__EXERCISE__.
Select the lines below containing the word "caption".

__SOURCE MATERIAL__.
________________________________________
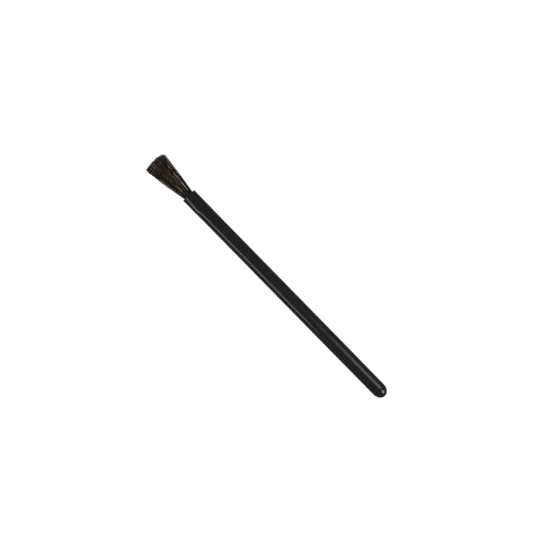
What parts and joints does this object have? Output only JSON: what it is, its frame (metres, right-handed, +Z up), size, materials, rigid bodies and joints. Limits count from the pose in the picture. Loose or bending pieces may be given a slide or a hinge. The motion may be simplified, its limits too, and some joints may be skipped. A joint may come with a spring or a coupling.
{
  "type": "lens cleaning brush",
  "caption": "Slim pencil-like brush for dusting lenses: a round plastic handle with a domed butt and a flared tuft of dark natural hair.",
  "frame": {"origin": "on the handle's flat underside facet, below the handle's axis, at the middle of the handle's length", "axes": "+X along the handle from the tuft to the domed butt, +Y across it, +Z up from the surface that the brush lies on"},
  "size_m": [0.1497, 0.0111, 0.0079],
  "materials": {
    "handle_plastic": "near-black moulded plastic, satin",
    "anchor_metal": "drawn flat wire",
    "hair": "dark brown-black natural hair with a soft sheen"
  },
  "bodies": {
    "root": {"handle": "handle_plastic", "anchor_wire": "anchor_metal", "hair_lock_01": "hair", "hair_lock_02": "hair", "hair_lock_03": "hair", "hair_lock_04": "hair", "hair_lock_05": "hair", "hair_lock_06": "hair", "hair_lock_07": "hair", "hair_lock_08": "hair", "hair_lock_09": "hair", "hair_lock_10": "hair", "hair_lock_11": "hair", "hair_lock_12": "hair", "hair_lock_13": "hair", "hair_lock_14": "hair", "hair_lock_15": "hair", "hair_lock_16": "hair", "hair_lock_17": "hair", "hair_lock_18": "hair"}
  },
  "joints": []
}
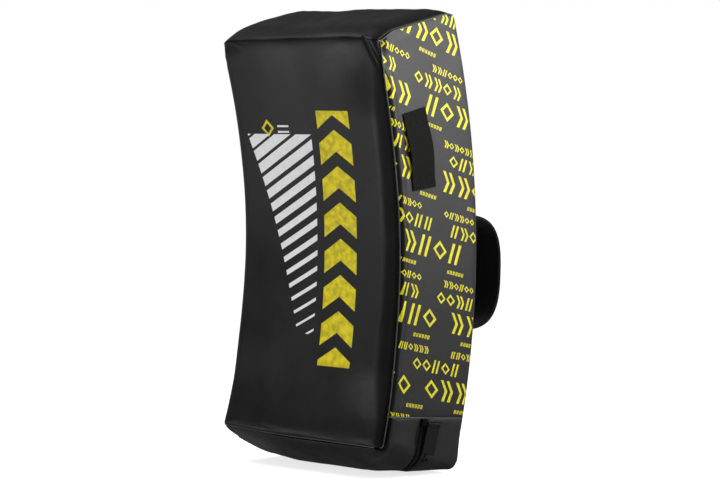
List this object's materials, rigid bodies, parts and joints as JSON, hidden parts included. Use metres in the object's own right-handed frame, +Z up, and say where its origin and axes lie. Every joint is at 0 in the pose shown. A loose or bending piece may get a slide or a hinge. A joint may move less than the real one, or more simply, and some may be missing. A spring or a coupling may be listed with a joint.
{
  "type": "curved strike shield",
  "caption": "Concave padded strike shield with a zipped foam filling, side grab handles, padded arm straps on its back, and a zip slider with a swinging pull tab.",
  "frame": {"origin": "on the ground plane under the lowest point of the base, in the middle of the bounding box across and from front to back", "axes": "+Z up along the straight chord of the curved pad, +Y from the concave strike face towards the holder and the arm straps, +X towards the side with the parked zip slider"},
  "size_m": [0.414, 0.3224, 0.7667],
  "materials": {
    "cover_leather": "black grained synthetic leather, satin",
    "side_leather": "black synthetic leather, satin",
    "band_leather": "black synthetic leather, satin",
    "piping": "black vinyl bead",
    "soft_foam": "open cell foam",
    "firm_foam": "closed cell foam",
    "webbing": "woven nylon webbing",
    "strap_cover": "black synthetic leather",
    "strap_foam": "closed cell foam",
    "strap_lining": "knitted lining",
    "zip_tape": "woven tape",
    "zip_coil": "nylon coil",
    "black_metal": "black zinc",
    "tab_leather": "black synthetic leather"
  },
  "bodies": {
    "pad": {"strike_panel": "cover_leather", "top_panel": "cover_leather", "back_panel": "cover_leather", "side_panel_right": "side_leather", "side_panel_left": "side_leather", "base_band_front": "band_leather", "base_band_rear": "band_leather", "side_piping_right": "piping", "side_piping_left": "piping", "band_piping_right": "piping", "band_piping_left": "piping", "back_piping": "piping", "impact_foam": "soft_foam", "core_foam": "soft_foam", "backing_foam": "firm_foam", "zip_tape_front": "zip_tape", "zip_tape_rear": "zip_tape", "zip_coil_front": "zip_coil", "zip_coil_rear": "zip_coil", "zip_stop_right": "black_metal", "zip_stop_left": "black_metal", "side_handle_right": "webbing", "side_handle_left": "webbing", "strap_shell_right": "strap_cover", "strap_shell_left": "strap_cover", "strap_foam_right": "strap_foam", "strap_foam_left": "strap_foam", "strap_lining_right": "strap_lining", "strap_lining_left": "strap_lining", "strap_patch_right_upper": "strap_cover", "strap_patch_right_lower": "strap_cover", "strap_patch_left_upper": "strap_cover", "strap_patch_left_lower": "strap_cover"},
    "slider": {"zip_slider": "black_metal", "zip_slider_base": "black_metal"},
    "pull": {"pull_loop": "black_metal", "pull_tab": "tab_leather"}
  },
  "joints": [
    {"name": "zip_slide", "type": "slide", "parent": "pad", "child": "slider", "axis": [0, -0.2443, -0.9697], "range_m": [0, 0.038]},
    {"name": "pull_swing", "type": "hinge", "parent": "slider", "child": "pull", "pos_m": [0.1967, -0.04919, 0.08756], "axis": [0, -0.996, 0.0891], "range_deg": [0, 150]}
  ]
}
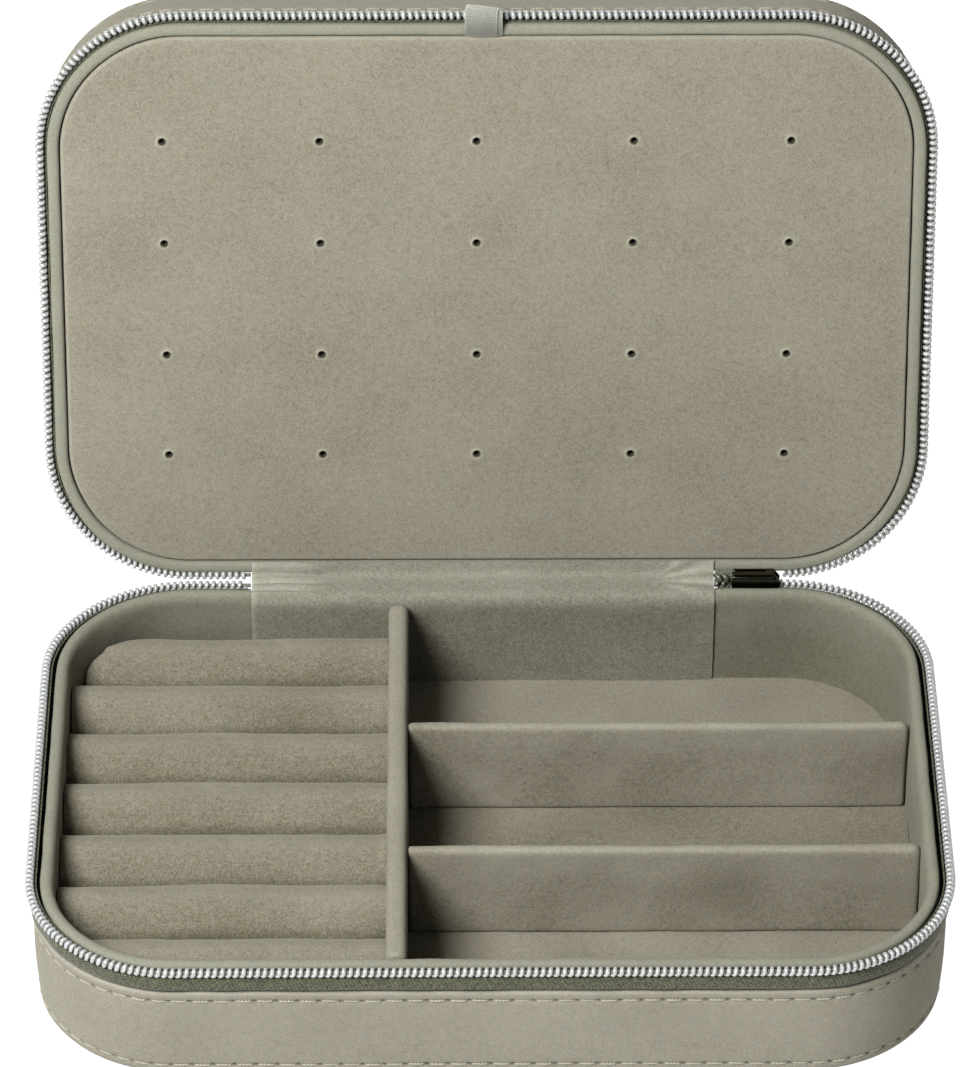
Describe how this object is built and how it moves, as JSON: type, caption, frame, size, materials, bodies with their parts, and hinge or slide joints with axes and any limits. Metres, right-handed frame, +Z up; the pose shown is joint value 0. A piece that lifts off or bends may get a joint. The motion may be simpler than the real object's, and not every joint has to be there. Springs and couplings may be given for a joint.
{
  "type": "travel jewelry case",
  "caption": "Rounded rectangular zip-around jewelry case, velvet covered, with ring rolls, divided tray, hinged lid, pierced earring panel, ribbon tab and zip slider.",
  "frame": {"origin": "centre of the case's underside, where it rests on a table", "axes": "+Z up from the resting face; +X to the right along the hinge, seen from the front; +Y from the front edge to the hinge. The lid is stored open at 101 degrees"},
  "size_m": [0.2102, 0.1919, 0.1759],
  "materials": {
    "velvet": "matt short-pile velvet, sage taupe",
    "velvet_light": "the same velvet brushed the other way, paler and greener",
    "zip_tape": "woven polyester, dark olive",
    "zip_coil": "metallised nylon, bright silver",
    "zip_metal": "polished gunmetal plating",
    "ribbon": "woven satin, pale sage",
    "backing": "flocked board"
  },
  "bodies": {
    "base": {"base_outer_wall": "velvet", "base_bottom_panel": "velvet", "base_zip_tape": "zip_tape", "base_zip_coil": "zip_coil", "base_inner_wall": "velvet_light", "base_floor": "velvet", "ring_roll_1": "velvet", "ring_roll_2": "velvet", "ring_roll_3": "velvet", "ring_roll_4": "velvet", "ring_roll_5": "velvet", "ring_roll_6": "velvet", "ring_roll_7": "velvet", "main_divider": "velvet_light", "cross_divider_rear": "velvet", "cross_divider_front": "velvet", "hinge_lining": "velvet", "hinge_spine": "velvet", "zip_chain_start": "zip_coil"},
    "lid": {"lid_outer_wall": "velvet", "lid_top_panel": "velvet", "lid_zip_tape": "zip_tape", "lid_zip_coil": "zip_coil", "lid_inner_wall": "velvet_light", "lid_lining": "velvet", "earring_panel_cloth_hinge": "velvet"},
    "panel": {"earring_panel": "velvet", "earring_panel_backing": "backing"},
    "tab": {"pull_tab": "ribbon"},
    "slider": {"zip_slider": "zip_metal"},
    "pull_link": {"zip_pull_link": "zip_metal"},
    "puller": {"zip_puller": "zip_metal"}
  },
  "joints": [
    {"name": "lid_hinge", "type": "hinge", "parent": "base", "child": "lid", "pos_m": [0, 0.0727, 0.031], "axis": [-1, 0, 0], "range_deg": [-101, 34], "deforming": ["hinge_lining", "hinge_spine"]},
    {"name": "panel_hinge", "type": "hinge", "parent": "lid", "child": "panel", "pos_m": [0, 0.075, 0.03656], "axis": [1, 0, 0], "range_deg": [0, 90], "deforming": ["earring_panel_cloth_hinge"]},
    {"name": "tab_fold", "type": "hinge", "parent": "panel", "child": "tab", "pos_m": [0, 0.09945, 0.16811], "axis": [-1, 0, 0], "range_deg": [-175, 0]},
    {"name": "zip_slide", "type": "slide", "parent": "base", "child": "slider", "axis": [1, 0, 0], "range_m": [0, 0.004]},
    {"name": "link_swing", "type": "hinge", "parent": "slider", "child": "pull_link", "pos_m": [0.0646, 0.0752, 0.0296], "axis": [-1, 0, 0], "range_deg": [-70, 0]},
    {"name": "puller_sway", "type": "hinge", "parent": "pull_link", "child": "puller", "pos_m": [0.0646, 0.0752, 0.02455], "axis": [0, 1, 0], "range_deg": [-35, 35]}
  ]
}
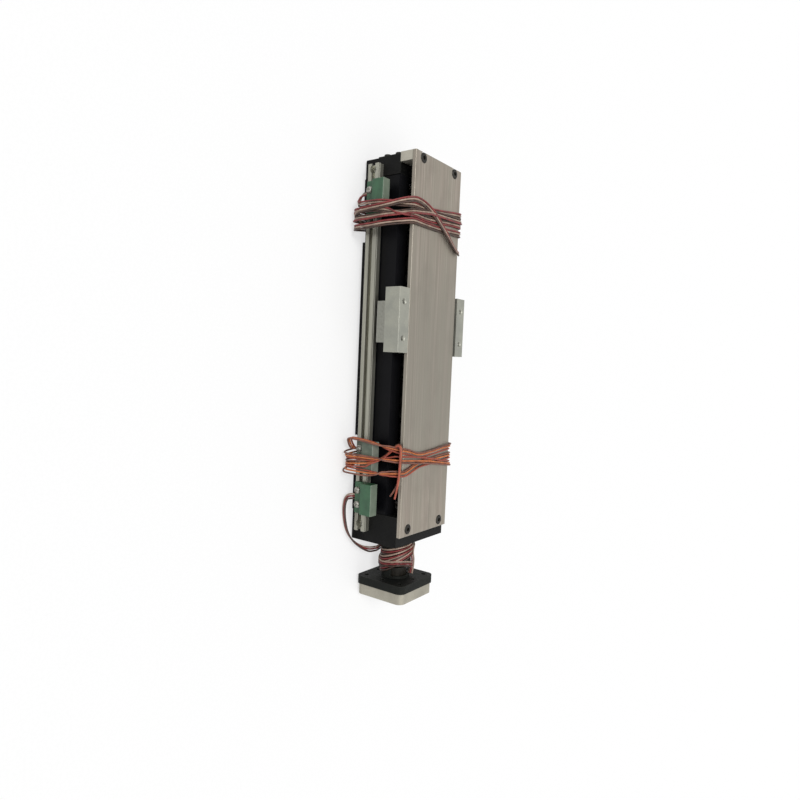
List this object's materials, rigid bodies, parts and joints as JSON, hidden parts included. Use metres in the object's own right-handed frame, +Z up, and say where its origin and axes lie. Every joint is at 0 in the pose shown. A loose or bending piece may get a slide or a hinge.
________________________________________
__PROBLEM SOLUTION__.
  "caption": "Slim pencil-like brush for dusting lenses: a round plastic handle with a domed butt and a flared tuft of dark natural hair.",
  "caption": "Concave padded strike shield with a zipped foam filling, side grab handles, padded arm straps on its back, and a zip slider with a swinging pull tab.",
Describe how this object is built and how it moves, as JSON: type, caption, frame, size, materials, bodies with their parts, and hinge or slide joints with axes and any limits. Metres, right-handed frame, +Z up; the pose shown is joint value 0. A piece that lifts off or bends may get a joint. The motion may be simpler than the real object's, and not every joint has to be there. Springs and couplings may be given for a joint.
  "caption": "Rounded rectangular zip-around jewelry case, velvet covered, with ring rolls, divided tray, hinged lid, pierced earring panel, ribbon tab and zip slider.",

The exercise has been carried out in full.